La Cour Suprême a accepté de se saisir du dossier en janvier dernier et, le 17 avril dernier, posé les questions suivantes:
1. Le 14ème amendement oblige t'il un état à autoriser le mariage entre deux personnes du même sexe?
2. Le 14ème amendement oblige t'il un état à reconnaître le mariage de deux personnes du même sexe effectué en dehors de l'état?

Curieusement, la première question posée dépasse le spectre du cas Obergefell. En la posant, la Cour Suprême se donne le pouvoir de régler une fois pour toutes le débat sur la légalité du mariage gay aux Etats-Unis. Si elle estime que la Constitution autorise de fait le mariage gay, il deviendra impossible pour un état de l'interdire. Cela entraînerait de fait une légalisation du mariage gay à l'échelle de l'ensemble des Etats-Unis. Dans le cas inverse, les 50 états seront libre de légiférer sur cette interdiction comme bon leur semble.

Les délibérations sur le sujet sont très serrées et portent sur de nombreux points - la définition du mariage, la liberté religieuse, l'égalité des droits... - mais la plupart des observateurs donnent la Cour en faveur d'une légalisation générale par 5 voix contre 4. Vous pouvez retrouver la position adoptée par les juges lors des auditions de mardi dans cet excellent article de Yahoo News et le résumé du cas par Scotus blog - site d'information spécialisé dans les cas de la Cour Suprême. L'ensemble des délibérations est disponibles à cette adresse.

2L'injection létale est-elle « cruelle et inhabituelle » ?

Si le premier cas examiné par la Cour est un matériel historique, celui-ci serait plutôt le pain quotidien des Justices. Un cas de vie ou de mort (littéralement) qui remet en cause une énorme partie du système judiciaire et légal américain en ne s'intéressant qu'à un point de vue technique.

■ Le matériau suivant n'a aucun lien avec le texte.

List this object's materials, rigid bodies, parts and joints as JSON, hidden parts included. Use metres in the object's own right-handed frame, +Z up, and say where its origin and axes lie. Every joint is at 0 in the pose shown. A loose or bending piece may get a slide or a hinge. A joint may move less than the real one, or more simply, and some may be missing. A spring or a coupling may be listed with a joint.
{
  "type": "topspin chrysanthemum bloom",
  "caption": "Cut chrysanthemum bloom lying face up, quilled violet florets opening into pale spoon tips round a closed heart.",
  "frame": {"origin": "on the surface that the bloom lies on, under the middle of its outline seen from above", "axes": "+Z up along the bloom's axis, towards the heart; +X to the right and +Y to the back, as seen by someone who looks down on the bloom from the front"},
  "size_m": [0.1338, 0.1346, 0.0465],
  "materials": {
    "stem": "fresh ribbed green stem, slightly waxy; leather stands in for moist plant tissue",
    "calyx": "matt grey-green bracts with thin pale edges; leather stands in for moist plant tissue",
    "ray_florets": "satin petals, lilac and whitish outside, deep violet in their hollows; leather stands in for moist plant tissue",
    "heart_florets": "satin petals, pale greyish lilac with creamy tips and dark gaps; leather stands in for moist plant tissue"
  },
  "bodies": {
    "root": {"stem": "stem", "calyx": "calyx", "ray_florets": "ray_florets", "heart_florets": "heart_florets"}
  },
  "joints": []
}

En l'occurrence, la Cour ne s'intéresse qu'à l'utilisation d'un anesthésique - le midazolam - dans la procédure d'injection létale de l'Oklahoma. Le midazolam est utilisé pour endormir le condamné avant l'injection létale, mais trois prisonniers du couloir de la mort contestent son efficacité. Il y a un an, l'exécution de Clayton Lockett tournait à l'horreur. Sans que l'on connaisse les raisons précises, Lockett s'était mis à se convulser et grogner 14 minutes après avoir été déclaré inconscient, tentant même de se relever de la table après avoir été injecté le produit létal. Malgré l'arrêt de la procédure, il était mort trois quart d'heures plus tard après l'injection du sédatif.

A priori, largement de quoi interdire durablement le midazolam, en vertu du huitième amendement de la Constitution, qui interdit les châtiments« cruels et inhabituels ». Mais les partisans de la peine de mort à la Cour ont également des arguments dans leur besace - le bon fonctionnement du midazolam dans plusieurs exécutions antérieures et surtout, la crainte du mouvement abolitionniste.

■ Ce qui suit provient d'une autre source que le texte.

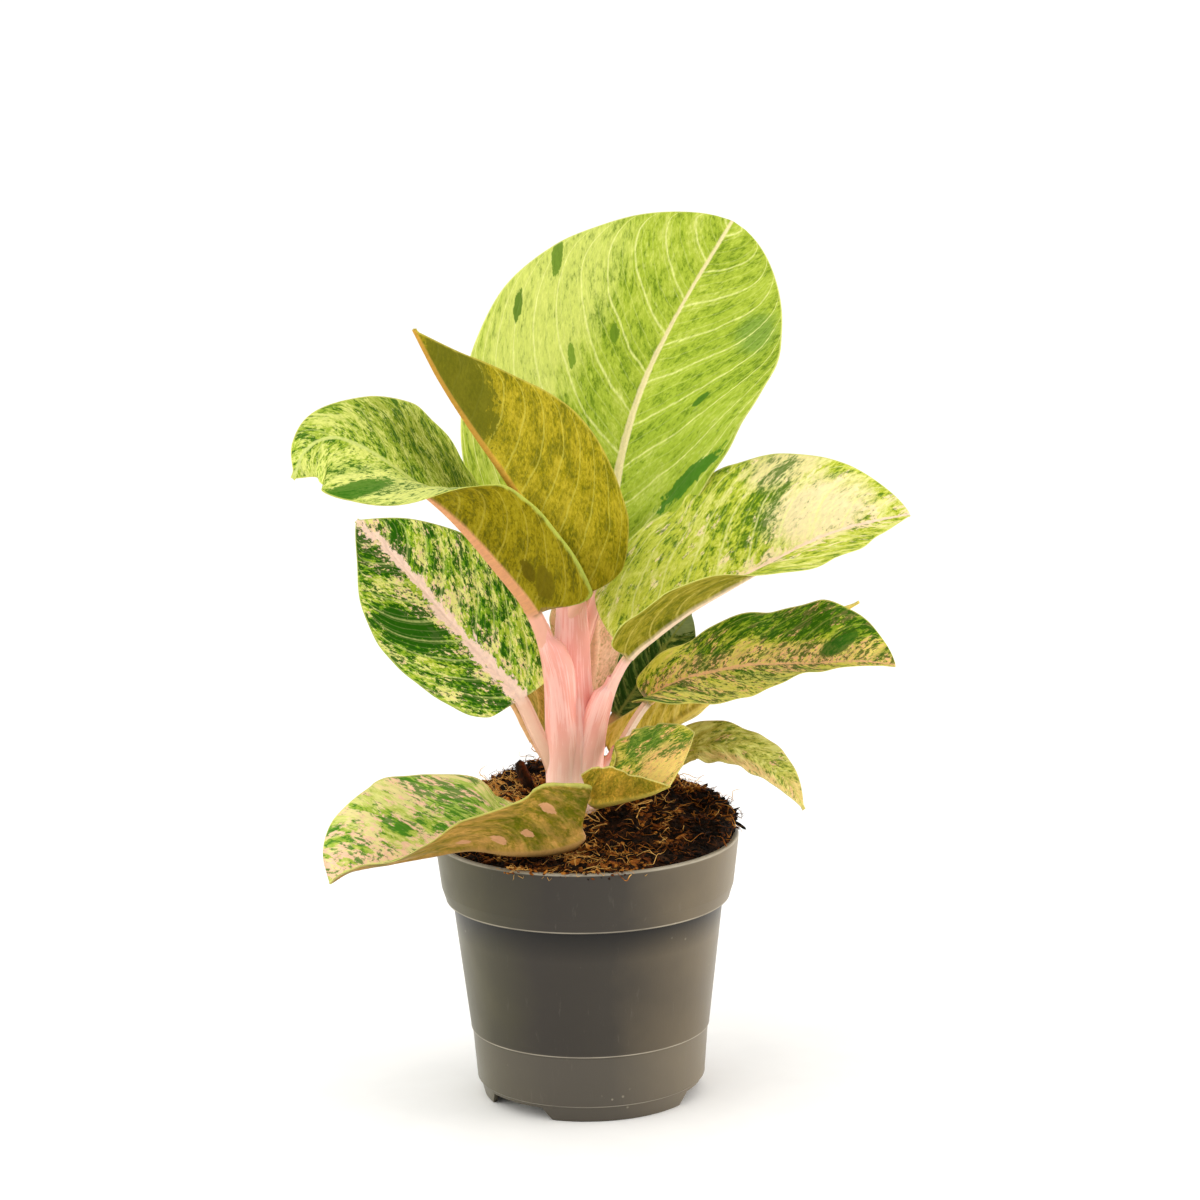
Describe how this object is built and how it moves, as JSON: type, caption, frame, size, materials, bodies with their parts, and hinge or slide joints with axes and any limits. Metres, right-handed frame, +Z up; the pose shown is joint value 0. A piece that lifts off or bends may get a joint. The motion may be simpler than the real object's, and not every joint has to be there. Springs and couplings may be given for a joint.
{
  "type": "potted chinese evergreen",
  "caption": "Bushy house plant with broad speckled green and pink leaves on a pale pink stem, in a tapered plastic nursery pot filled with peat.",
  "frame": {"origin": "middle of the pot's underside, on the flat pad that rests on the surface", "axes": "+Z up along the pot's axis, -Y towards the pictured side, +X to the right as pictured"},
  "size_m": [0.2336, 0.1489, 0.3432],
  "materials": {
    "pot": "satin",
    "soil": "matte",
    "stem": "satin",
    "leaf_top": "satin",
    "leaf_folded": "satin",
    "leaf_left_arching": "satin",
    "leaf_left_flat": "satin",
    "leaf_right_broad": "satin",
    "leaf_right_waved": "satin",
    "leaf_right_drooping": "satin",
    "leaf_front_cupped": "satin",
    "leaf_front_left": "satin",
    "leaf_back_left": "satin",
    "leaf_back_right": "satin",
    "leaf_back_middle": "satin",
    "leaf_right_back": "satin"
  },
  "bodies": {
    "root": {"pot": "pot", "soil": "soil", "stem": "stem", "leaf_top": "leaf_top", "leaf_folded": "leaf_folded", "leaf_left_arching": "leaf_left_arching", "leaf_left_flat": "leaf_left_flat", "leaf_right_broad": "leaf_right_broad", "leaf_right_waved": "leaf_right_waved", "leaf_right_drooping": "leaf_right_drooping", "leaf_front_cupped": "leaf_front_cupped", "leaf_front_left": "leaf_front_left", "leaf_back_left": "leaf_back_left", "leaf_back_right": "leaf_back_right", "leaf_back_middle": "leaf_back_middle", "leaf_right_back": "leaf_right_back"}
  },
  "joints": []
}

En effet, la Cour actuelle est profondément divisée sur la question de la peine de mort. S'il n'est pas question pour la Cour de l'interdire, ses partisans craignent une « guérilla légale » - pour reprendre les mots de l'un des juges - contre les moyens utilisés pour l'appliquer. Les Etats-Unis ont beaucoup de mal à se procurer les produits nécessaires depuis que les compagnies européennes qui les produisent refusent de les vendre si elles doivent servir à des exécutions - pour pallier au problème, certains états préfèrent les pelotons d'exécution.

De l'autre côté, les juges libéraux ont comparé l'injection létale à être « brûlé sur un bûcher » en terme de souffrances infligées. Quoi qu'il en soit, quel que soit le résultat dans ce cas, le débat sur la peine de mort aux Etats-Unis est loin, très loin d'être terminé.